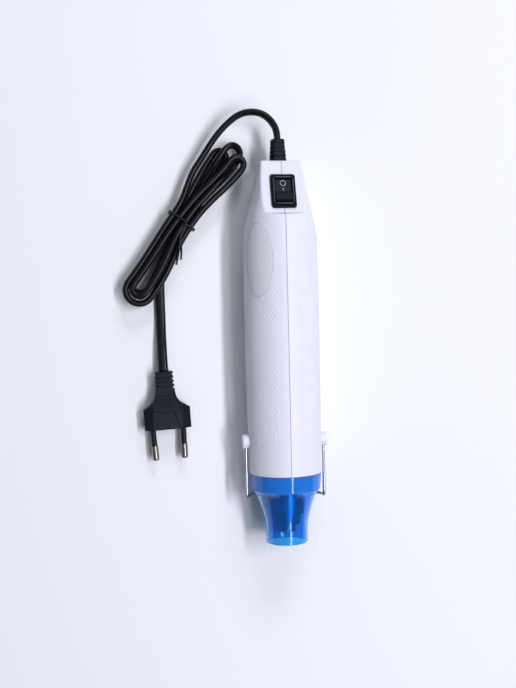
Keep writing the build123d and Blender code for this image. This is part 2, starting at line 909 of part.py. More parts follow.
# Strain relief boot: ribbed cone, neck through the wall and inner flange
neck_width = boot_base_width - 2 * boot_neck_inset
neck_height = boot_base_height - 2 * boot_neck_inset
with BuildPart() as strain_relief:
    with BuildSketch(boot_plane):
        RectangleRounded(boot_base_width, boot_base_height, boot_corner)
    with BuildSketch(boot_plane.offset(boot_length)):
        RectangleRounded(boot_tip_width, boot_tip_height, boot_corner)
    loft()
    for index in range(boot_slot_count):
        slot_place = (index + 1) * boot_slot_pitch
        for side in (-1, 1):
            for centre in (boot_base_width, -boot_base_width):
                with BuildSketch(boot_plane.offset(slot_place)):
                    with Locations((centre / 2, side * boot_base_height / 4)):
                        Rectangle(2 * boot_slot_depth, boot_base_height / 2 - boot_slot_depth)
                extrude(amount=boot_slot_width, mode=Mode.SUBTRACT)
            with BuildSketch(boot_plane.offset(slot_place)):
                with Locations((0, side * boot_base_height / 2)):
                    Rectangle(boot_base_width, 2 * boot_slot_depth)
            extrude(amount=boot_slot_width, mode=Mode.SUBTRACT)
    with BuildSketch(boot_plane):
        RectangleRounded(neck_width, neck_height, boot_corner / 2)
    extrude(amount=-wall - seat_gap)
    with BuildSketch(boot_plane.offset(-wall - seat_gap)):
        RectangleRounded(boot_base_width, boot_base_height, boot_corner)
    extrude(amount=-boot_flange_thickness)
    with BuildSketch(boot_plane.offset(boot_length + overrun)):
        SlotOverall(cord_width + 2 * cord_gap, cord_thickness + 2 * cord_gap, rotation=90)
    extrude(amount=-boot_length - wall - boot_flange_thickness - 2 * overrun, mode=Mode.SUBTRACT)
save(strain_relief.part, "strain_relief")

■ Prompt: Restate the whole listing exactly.

■ Solution to this task:
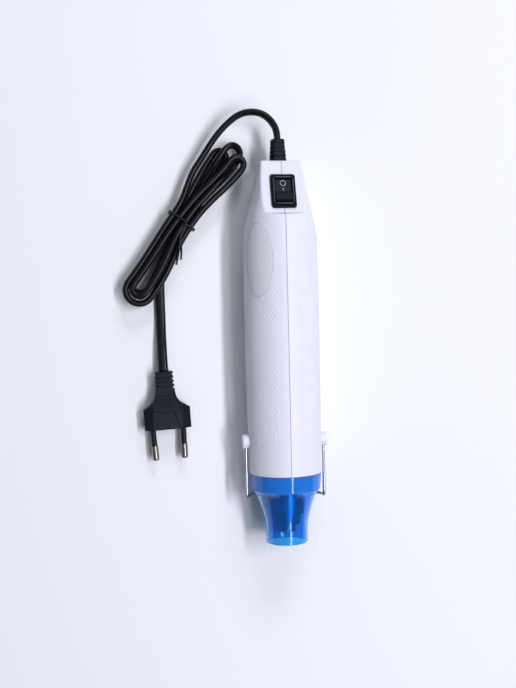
Keep writing the build123d and Blender code for this image. This is part 2, starting at line 909 of part.py. More parts follow.
# Strain relief boot: ribbed cone, neck through the wall and inner flange
neck_width = boot_base_width - 2 * boot_neck_inset
neck_height = boot_base_height - 2 * boot_neck_inset
with BuildPart() as strain_relief:
    with BuildSketch(boot_plane):
        RectangleRounded(boot_base_width, boot_base_height, boot_corner)
    with BuildSketch(boot_plane.offset(boot_length)):
        RectangleRounded(boot_tip_width, boot_tip_height, boot_corner)
    loft()
    for index in range(boot_slot_count):
        slot_place = (index + 1) * boot_slot_pitch
        for side in (-1, 1):
            for centre in (boot_base_width, -boot_base_width):
                with BuildSketch(boot_plane.offset(slot_place)):
                    with Locations((centre / 2, side * boot_base_height / 4)):
                        Rectangle(2 * boot_slot_depth, boot_base_height / 2 - boot_slot_depth)
                extrude(amount=boot_slot_width, mode=Mode.SUBTRACT)
            with BuildSketch(boot_plane.offset(slot_place)):
                with Locations((0, side * boot_base_height / 2)):
                    Rectangle(boot_base_width, 2 * boot_slot_depth)
            extrude(amount=boot_slot_width, mode=Mode.SUBTRACT)
    with BuildSketch(boot_plane):
        RectangleRounded(neck_width, neck_height, boot_corner / 2)
    extrude(amount=-wall - seat_gap)
    with BuildSketch(boot_plane.offset(-wall - seat_gap)):
        RectangleRounded(boot_base_width, boot_base_height, boot_corner)
    extrude(amount=-boot_flange_thickness)
    with BuildSketch(boot_plane.offset(boot_length + overrun)):
        SlotOverall(cord_width + 2 * cord_gap, cord_thickness + 2 * cord_gap, rotation=90)
    extrude(amount=-boot_length - wall - boot_flange_thickness - 2 * overrun, mode=Mode.SUBTRACT)
save(strain_relief.part, "strain_relief")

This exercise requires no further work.